--- start of SUPPLIED MATERIAL ---
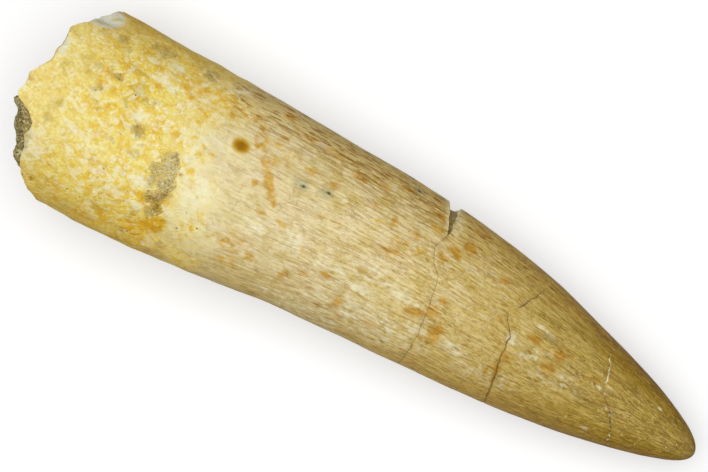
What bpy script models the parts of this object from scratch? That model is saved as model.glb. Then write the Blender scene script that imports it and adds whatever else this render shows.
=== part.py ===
"""Fossil plesiosaur tooth with its root, lying on its side on a small worn flat.

The tooth is one solid. Two bits of the sandy rock that it was dug from are solids of their own: the
plug that fills the broken pulp cavity at the root end, and a thin crust on the flank of the root.

X runs along the tooth from the broken root to the tip, Y runs across it in the plane of its gentle
curve, and Z is up. Angles run round the tooth from the top: 0 is up, 90 is the +Y side.
"""

import math
from collections.abc import Callable
from typing import NamedTuple

import bmesh
import bpy
import numpy as np
from mathutils import Vector, noise

MM = 0.001


class GluedBreak(NamedTuple):
    """A glued break: where it runs, and the width and depth of its groove, at angles round the tooth."""

    line: tuple
    width: tuple
    depth: tuple


# Driving dimensions, in millimetres. The half length also places the origin midway along the tooth.
HALF_LENGTH = 25.6
HEIGHT_TO_WIDTH = 0.92
REST_SINK = 0.12

# Sections along the tooth: x, edge on the +Y side, edge on the -Y side, underside above the rest line.
SECTIONS = (
    (-25.6, 6.80, -6.78, 0.20),
    (-22.0, 6.88, -6.84, 0.03),
    (-18.5, 6.87, -6.87, 0.00),
    (-14.0, 6.75, -6.68, 0.00),
    (-9.0, 6.60, -6.25, 0.00),
    (-4.0, 6.37, -5.66, 0.00),
    (0.5, 6.18, -5.42, 0.00),
    (4.5, 5.86, -5.24, 0.00),
    (8.5, 5.32, -5.04, 0.01),
    (12.5, 4.48, -4.75, 0.22),
    (15.8, 3.50, -4.35, 0.66),
    (18.5, 2.66, -3.90, 1.13),
    (21.2, 1.70, -3.33, 1.72),
    (23.2, 0.82, -2.78, 2.25),
    (24.9, -0.16, -2.12, 2.86),
    (25.6, -1.22, -1.22, 3.74),
)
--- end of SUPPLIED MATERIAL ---
DIRECTIONS FOR THIS TASK
The lines from the top of the data above down to the line containing "REST_SINK = 0.12" are to be copied exactly; no other line should appear.

EXPECTED ANSWER
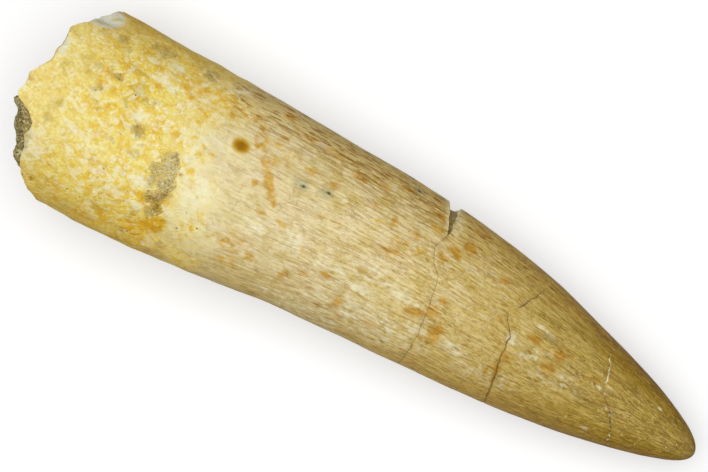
What bpy script models the parts of this object from scratch? That model is saved as model.glb. Then write the Blender scene script that imports it and adds whatever else this render shows.
=== part.py ===
"""Fossil plesiosaur tooth with its root, lying on its side on a small worn flat.

The tooth is one solid. Two bits of the sandy rock that it was dug from are solids of their own: the
plug that fills the broken pulp cavity at the root end, and a thin crust on the flank of the root.

X runs along the tooth from the broken root to the tip, Y runs across it in the plane of its gentle
curve, and Z is up. Angles run round the tooth from the top: 0 is up, 90 is the +Y side.
"""

import math
from collections.abc import Callable
from typing import NamedTuple

import bmesh
import bpy
import numpy as np
from mathutils import Vector, noise

MM = 0.001


class GluedBreak(NamedTuple):
    """A glued break: where it runs, and the width and depth of its groove, at angles round the tooth."""

    line: tuple
    width: tuple
    depth: tuple


# Driving dimensions, in millimetres. The half length also places the origin midway along the tooth.
HALF_LENGTH = 25.6
HEIGHT_TO_WIDTH = 0.92
REST_SINK = 0.12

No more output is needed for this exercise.